Wayan Sudarsana menjelaskan asal muasal nama Krisik Waterfall ini.
“Jadi dahulu itu, masyarakat di sini secara turun-temurun kasak-kusuk atau dalam Bahasa Bali krasak-krusuk bahwa ada air terjun di sini. Lalu kemudian disebutlah Krisik Waterfall,” sebutnya.
Air terjun ini akhirnya diperkenalkan secara umum, sejak Agustus 2018 lalu.
Tak dinyana, ternyata antusiasme turis lokal dan asing cukup tinggi.
“Rencana ke depan, jika lancar sebagai destinasi wisata.
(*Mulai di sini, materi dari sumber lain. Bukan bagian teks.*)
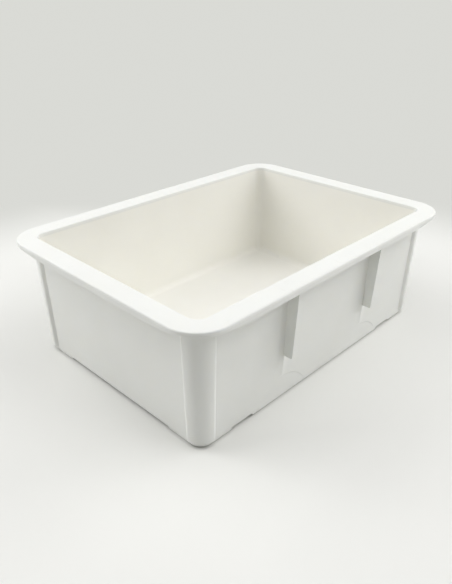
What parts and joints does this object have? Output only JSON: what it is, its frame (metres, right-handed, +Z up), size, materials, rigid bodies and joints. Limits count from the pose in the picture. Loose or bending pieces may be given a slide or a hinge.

Semoga bisa membantu petani dan untuk biaya beli rabuk, dan upacara di pura dari retribusi,” jelasnya.
Jika pun nanti dikenakan retribusi, sebutnya, tidak akan lebih dari Rp 20 ribu.
“Ke depan akan dibangun jalan, tempat duduk seperti gazebo dan fasilitas ruang ganti agar tamu nyaman,” imbuhnya. (ask)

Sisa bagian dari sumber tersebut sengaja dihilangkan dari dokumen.